Hesham Soliman, President of Mediterranean Star for Trading (Egypt), told Miller Magazine that the market has become “not stable” since the start of the conflict, with governments reassessing supply positions. “Every country now is reviewing the stocks,” he said, adding that Saudi Arabia is preparing “for a huge tender,” even as commodity and freight prices begin to move higher.

Soliman said a sustained Hormuz closure would likely tighten oil supply to multiple countries and lift energy prices, which would spill into commodities—“especially the freight.” He also pointed to energy-market knock-on effects in the region, noting that one result of the conflict is that “Israel stop supplying Egypt with gas.”

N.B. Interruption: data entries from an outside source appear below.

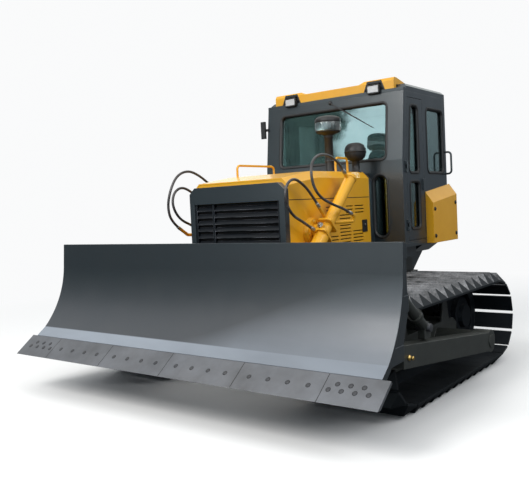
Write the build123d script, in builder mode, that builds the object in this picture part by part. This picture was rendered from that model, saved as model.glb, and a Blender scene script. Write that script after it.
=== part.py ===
from build123d import *
from math import cos, pi, radians, sin, sqrt, tan
import os

os.makedirs("parts", exist_ok=True)

# A swamp bulldozer standing on its tracks with the blade carried clear of the ground.
# Millimetres. +Z is up, the blade faces -Y, and the machine's left side is +X.
# The origin is on the ground under the middle of the machine's length and width.

# Overall sizes
overall_length = 4900
blade_width = 4150
overall_height = 3110
front = -overall_length / 2
rear = overall_length / 2

# General clearances and plate thicknesses
seat_gap = 0.3
pin_clearance = 0.5
glass_thickness = 6

# Tracks
track_gauge = 2650
shoe_width = 1020
link_pitch = 170
links_round_wheel = 12
links_along_flat = 12
grouser_height = 90
grouser_tip = 14
grouser_hip = 75
shoe_plate = 20
shoe_gap = 5
link_outside = 45
link_inside = 60
rail_inner_gap = 110
rail_thickness = 40
bushing_radius = 28
bushing_sides = 6
track_x = track_gauge / 2
pin_radius = link_pitch / 2 / sin(pi / links_round_wheel)
pin_apothem = link_pitch / 2 / tan(pi / links_round_wheel)
wheel_z = pin_radius + link_outside + shoe_plate + grouser_height
idler_y = front + 1110
sprocket_y = idler_y + links_along_flat * link_pitch
track_inner_x = track_x - shoe_width / 2
rail_z = wheel_z - pin_radius + link_inside

# Track frame, rollers, idler and sprocket
frame_side = 130
frame_plate = 20
frame_bottom = 250
frame_top = 530
roller_radius = 75
roller_count = 7
roller_flange = 12
roller_gap = 8
carrier_radius = 65
carrier_places = (500, 1450)
idler_tread = pin_apothem - link_inside - seat_gap
idler_flange = idler_tread + 18
idler_hub = 75
sprocket_width = 70
sprocket_tip = pin_radius + 16
sprocket_hub = 190
final_drive_radius = 250
final_drive_neck = 620
final_drive_face = 1060
final_drive_step = 1170
final_drive_hub = 150
trunnion_y = front + 2370
trunnion_z = 400
trunnion_radius = 60

# Main frame and power train
chassis_half = 450
chassis_rail = 70
chassis_front = front + 1120
chassis_rear = front + 4150
chassis_bottom = 560
chassis_top = 860
belly_plate = 16
case_half = 380
case_front = front + 3000
case_top = 1150
engine_half = 290
engine_front = front + 1500
engine_rear = front + 2620
engine_bottom = 830
engine_top = 1700
engine_foot = 120
engine_foot_inset = 150
equalizer_y = front + 2050
equalizer_width = 160

# Radiator guard, grille and hood
guard_half = 590
guard_depth = 70
guard_top = 1975
guard_band = 168
guard_side = 60
grille_bottom = 880
divider_x = -290
stile_width = 24
slat_pitch = 67
slat_depth = 34
slat_thickness = 6
hood_half = 590
hood_flat_half = 520
hood_seam = 1810
hood_side_top = 2015
hood_top = 2085
hood_nose_drop = 69
hood_bend = front + 1680
hood_rear = front + 2705
cowl_half = 545
hood_sheet = 16
side_bottom = 1100
side_sheet = 16
louvre_height = 10

# Cab
cab_half = 920
cab_wall = 60
cab_front = front + 2870
cab_rear = front + 4060
cab_lean_from = 2200
cab_lean = 6.7
floor_bottom = 1240
floor_top = 1280
visor_rise = 75
roof_thickness = 85
roof_lip = 35
roof_top = overall_height - visor_rise
wall_top = roof_top - roof_thickness
roof_bottom = wall_top
visor_half = 805
visor_bottom = roof_bottom + roof_lip
visor_depth = 330
visor_lid = 70
lamp_x = 565
lamp_width = 150
lamp_height = 92
windscreen_half = 720
windscreen_bottom = 2215
windscreen_header = 105
windscreen_top = wall_top - windscreen_header
toe_window_x = 640
toe_window_width = 180
toe_window_bottom = 1355
toe_window_top = 2050
door_front = cab_front + 90
door_rear = front + 3412
door_bottom = 1305
door_header = 65
door_top = wall_top - door_header
door_gap = 6
door_window_bottom = 2050
door_stile = 75
hinge_offset = 14
hinge_radius = 12
quarter_front = front + 3520
quarter_rear = front + 3985
quarter_bottom = 2060
quarter_header = 150
quarter_top = wall_top - quarter_header
rear_window_half = 640
rear_window_bottom = 2060

# Blade
blade_tip_z = 380
blade_height = 1075
moldboard_width = 4010
moldboard_sheet = 25
curve_radius = 959
curve_start = -45
curve_end = -4.5
edge_length = 260
edge_thickness = 25
edge_angle = 37
edge_gap = 3
edge_corner = 45
wear_strip = 120
end_bit_width = 490
edge_count = 4
beam_depth = 660
rib_thickness = 20
rib_end_gap = 3
end_rib = moldboard_width / 2 - rib_end_gap - rib_thickness / 2
rib_places = (0, 500, 1000, 1500, end_rib)
arm_inset = 5
arm_outer_x = moldboard_width / 2 - arm_inset
arm_width = 150
arm_height = 175
arm_boss = 105
brace_x = arm_outer_x - arm_width / 2
brace_radius = 42

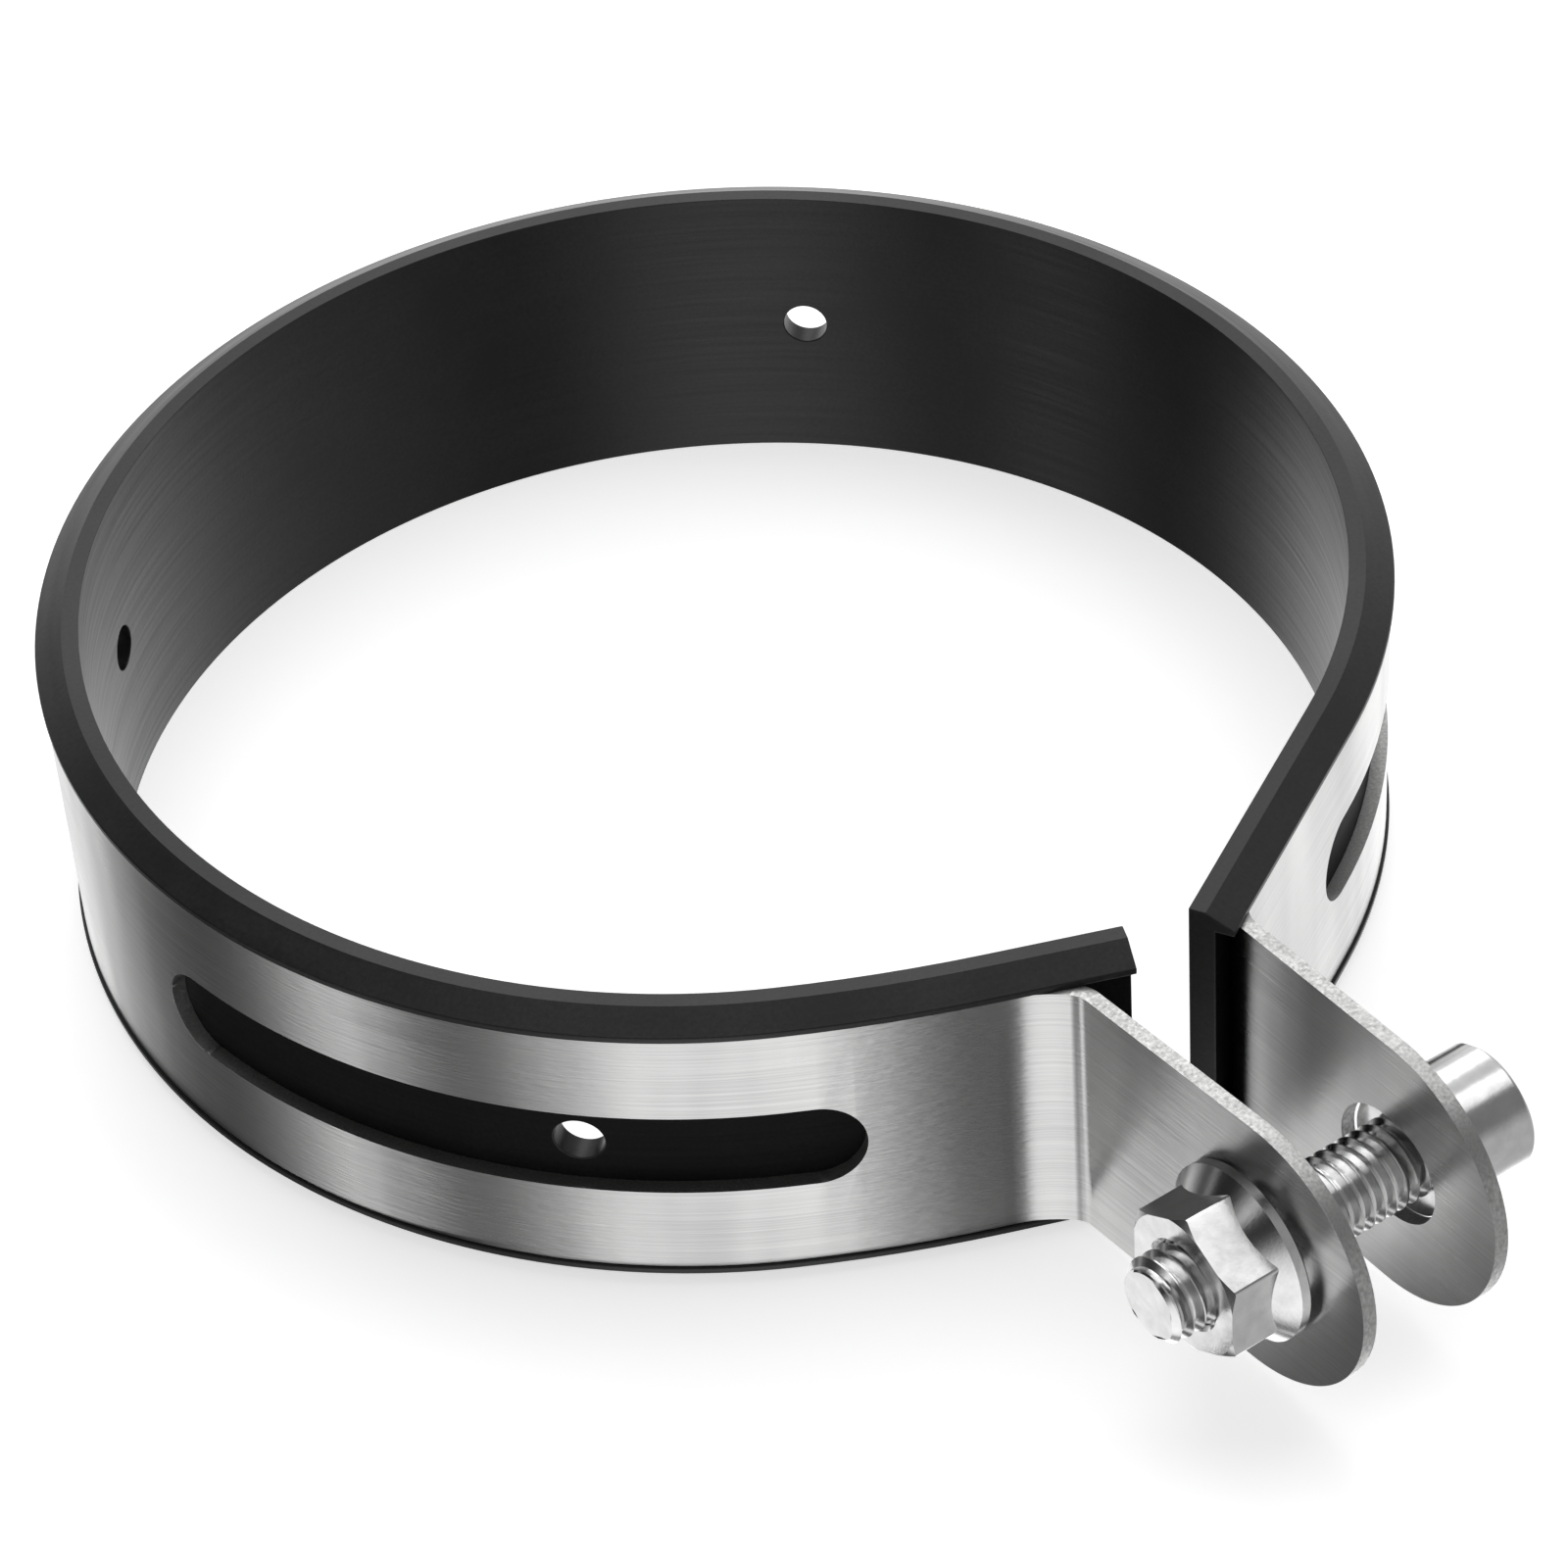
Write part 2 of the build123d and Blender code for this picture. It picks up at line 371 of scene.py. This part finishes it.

If the conflict drags on, Soliman warned that “insurance premiums and the freight and the currency as well as the commodities prices will rise dramatically,” raising the risk of a broader cost-of-living shock for import-dependent economies.

WHAT TO WATCH NEXT

Market participants are watching three immediate indicators that will determine how far the shock transmits into grains and food inflation:

  • War-risk coverage and pricing for Gulf-linked voyages and how quickly insurers restore workable terms
  • Freight and congestion signals (vessel queues, diversions, port suspensions), including the persistence of Gulf and Red Sea rerouting
  • Nitrogen markets (urea/ammonia price direction and availability) as importers compete for non-Gulf supply and the planting window advances

With food-import dependence high across the Gulf and fertilizer risk rising just as planting decisions are being locked in, prolonged disruption at Hormuz would keep volatility elevated across freight, inputs and delivered grain prices, amplifying food-security pressures in the most exposed markets.